The value of shipments increased 8.5% from a year earlier in the first 20 days of June, according to data released Friday by the customs office. That compares with an 11.5% rise for the full month of May. Imports edged down by 0.6%, resulting in a trade surplus of $1.5 billion so far in June.

Continued strength in exports is key to South Korea’s economy, which expanded in the first quarter far faster than expected. The government expects the trade rally to help economic growth narrowly avoid a contraction this quarter versus the previous period, keeping the economy on track for a mid-2% level expansion in 2024.

The customs data showed semiconductor sales rose 50.2% from a year earlier so far this month, continuing to lead the gains in exports as prices pick up thanks to demand from smartphone makers, data-center operators and artificial intelligence developers. 

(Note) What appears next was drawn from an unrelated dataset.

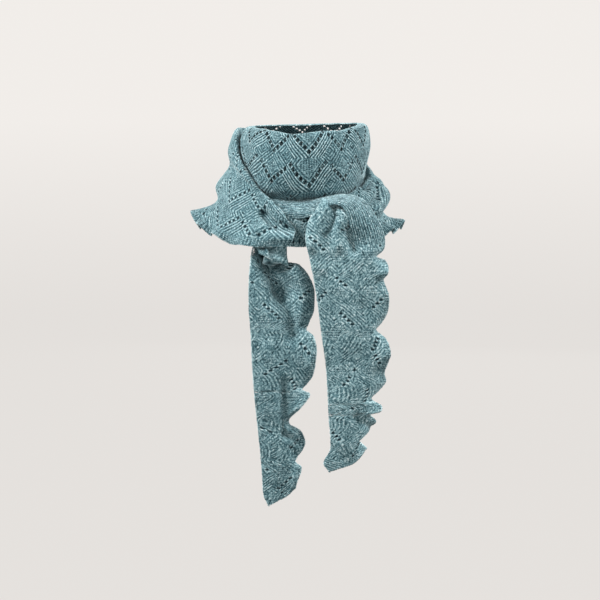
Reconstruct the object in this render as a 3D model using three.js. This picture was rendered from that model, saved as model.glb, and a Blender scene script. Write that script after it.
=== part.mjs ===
// A knitted lace scarf with a ruffled edge, wound round a neck and tied loosely at the front.
//
// Frame: millimetres, +Z up, +X to the wearer's left (right as seen from the front), -Y to the front.
// The origin is on the neck's axis, level with the hem of the outer turn at the front.
//
// The scarf is one knitted strip. It is modelled as the stretches that show, each a curved wall of
// cloth: the turn round the neck, the outer turn that flares over the shoulders, the band that ties
// it, the flap and the strip inside the knot, and the two tails. Each wall follows a table of
// sections, with folds added as soft troughs and ridges along short lines.
import * as THREE from "three";

// ---- Driving dimensions -------------------------------------------------------------------------
const CLOTH = 2.0; // thickness of the knitted cloth
const NECK_MIDDLE_R = 68; // where an angle round the neck is turned into a length on the inner turn
const CAPE_MIDDLE_R = 86; // and on the outer turn
const HEM_MIDDLE_R = 105; // and along the outer turn's hem

// How many steps a wall has along its length and across its width.
const GRID = {
  neckBand: [48, 10],
  outerTurn: [66, 12],
  tieBand: [20, 5],
  knotStrip: [8, 3],
  knotFlap: [6, 3],
  tail: [54, 7],
  tailTurn: [5, 4],
};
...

A strong US economy has helped offset slowing demand from China. Exports to the US increased 23.5% from a year earlier in June while those to China rose 5.6%, the customs office said in a statement.

South Korean firms are part of a wide range of global supply chains, especially in industries including semiconductors, automobiles and batteries.

Strong exports have had little impact on the moderating trend in domestic prices so far, allowing the Bank of Korea to keep its inflation forecast steady. That opens the room for the central bank to consider a policy easing in the second half of this year.

Headwinds remain for South Korea. Developers continue to struggle with debt that piled up during a pandemic-era construction boom. China, South Korea’s biggest trading partner, has yet to recover fully from a housing slump that continues to weigh on activity.

The exchange rate remains a source of concern as South Korea relies heavily on imports of energy and raw materials to assemble products destined for shipment overseas. The won has been one of Asia’s worst-performing currencies this year.

Export growth normally helps the won appreciate, but growing investment among South Korean retail investors in US markets is lessening the effect while rising tensions with North Korea further weigh on the won, said Ryu Jinlee, an economist at SK Securities.